┌─ STORED DATA

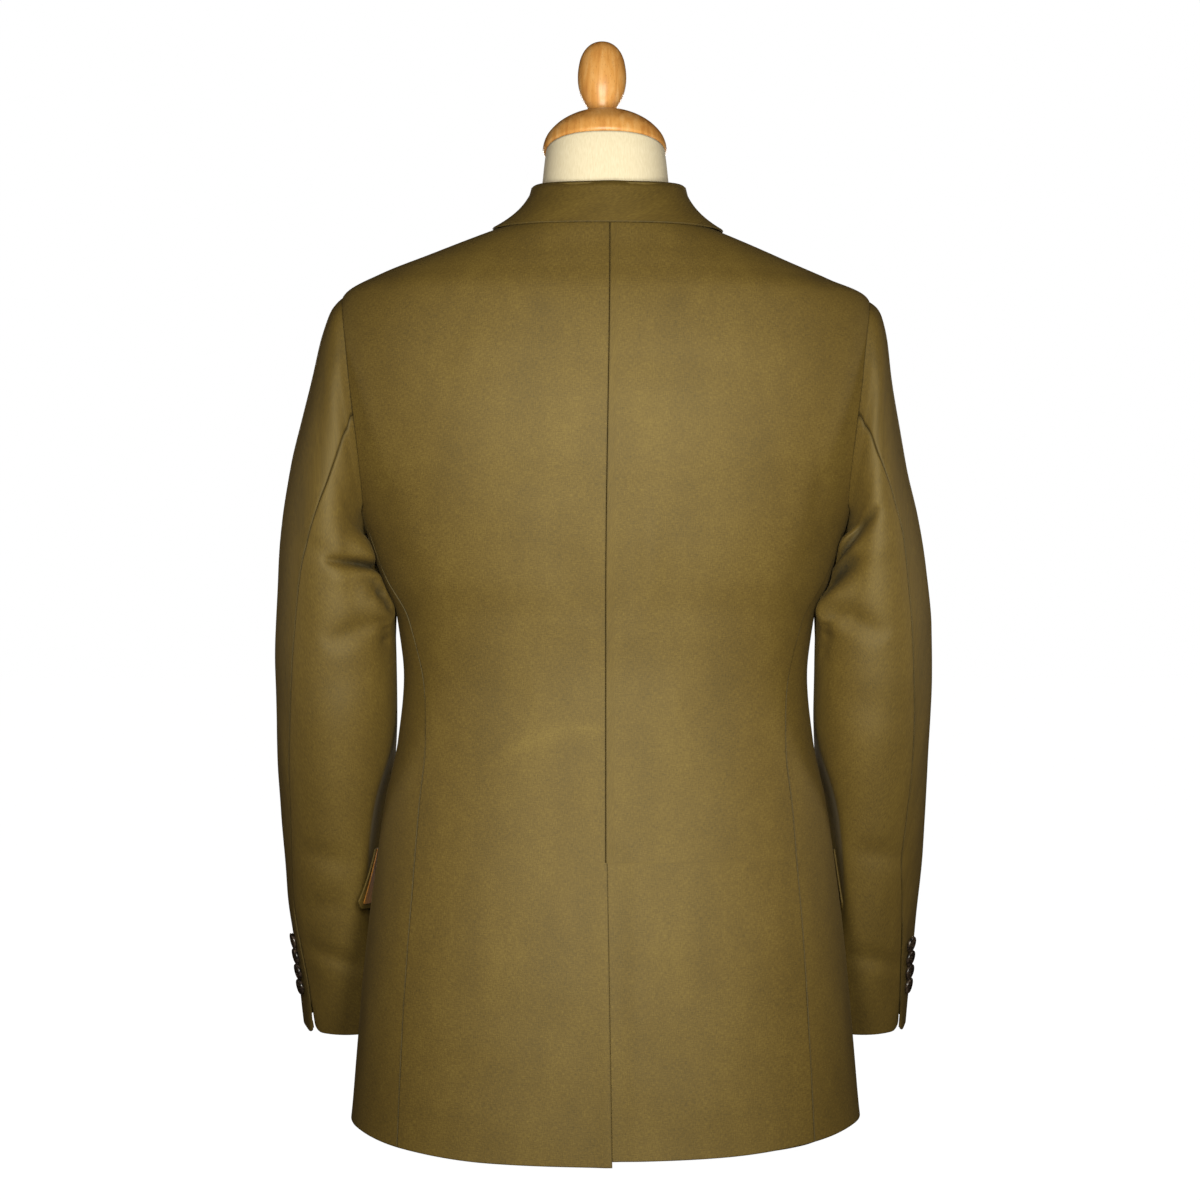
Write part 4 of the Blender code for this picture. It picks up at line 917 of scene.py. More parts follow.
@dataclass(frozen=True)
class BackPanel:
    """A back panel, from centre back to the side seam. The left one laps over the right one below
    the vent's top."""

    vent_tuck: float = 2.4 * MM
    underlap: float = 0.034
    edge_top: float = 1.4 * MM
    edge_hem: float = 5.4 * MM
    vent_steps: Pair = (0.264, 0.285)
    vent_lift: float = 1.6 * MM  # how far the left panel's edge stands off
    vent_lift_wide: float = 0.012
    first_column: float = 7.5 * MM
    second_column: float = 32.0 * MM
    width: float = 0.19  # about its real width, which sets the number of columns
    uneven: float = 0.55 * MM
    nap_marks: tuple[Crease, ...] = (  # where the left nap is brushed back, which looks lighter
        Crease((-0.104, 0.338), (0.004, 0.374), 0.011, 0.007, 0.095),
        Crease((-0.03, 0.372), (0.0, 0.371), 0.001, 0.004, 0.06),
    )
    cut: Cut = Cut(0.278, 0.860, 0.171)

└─

Give back the whole listing exactly as it reads.

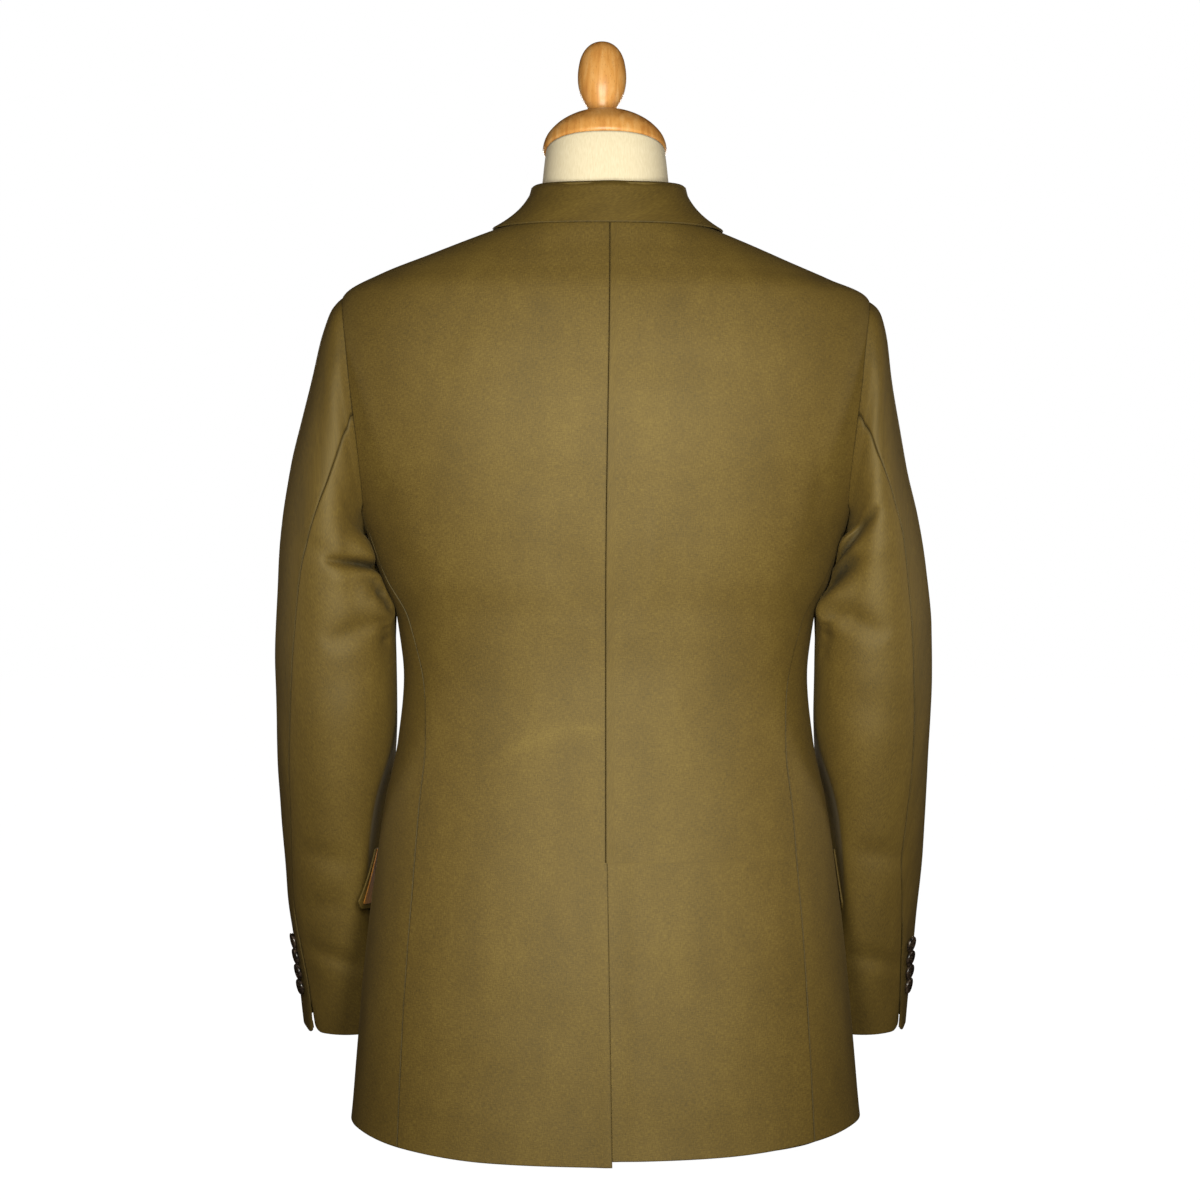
Write part 4 of the Blender code for this picture. It picks up at line 917 of scene.py. More parts follow.
@dataclass(frozen=True)
class BackPanel:
    """A back panel, from centre back to the side seam. The left one laps over the right one below
    the vent's top."""

    vent_tuck: float = 2.4 * MM
    underlap: float = 0.034
    edge_top: float = 1.4 * MM
    edge_hem: float = 5.4 * MM
    vent_steps: Pair = (0.264, 0.285)
    vent_lift: float = 1.6 * MM  # how far the left panel's edge stands off
    vent_lift_wide: float = 0.012
    first_column: float = 7.5 * MM
    second_column: float = 32.0 * MM
    width: float = 0.19  # about its real width, which sets the number of columns
    uneven: float = 0.55 * MM
    nap_marks: tuple[Crease, ...] = (  # where the left nap is brushed back, which looks lighter
        Crease((-0.104, 0.338), (0.004, 0.374), 0.011, 0.007, 0.095),
        Crease((-0.03, 0.372), (0.0, 0.371), 0.001, 0.004, 0.06),
    )
    cut: Cut = Cut(0.278, 0.860, 0.171)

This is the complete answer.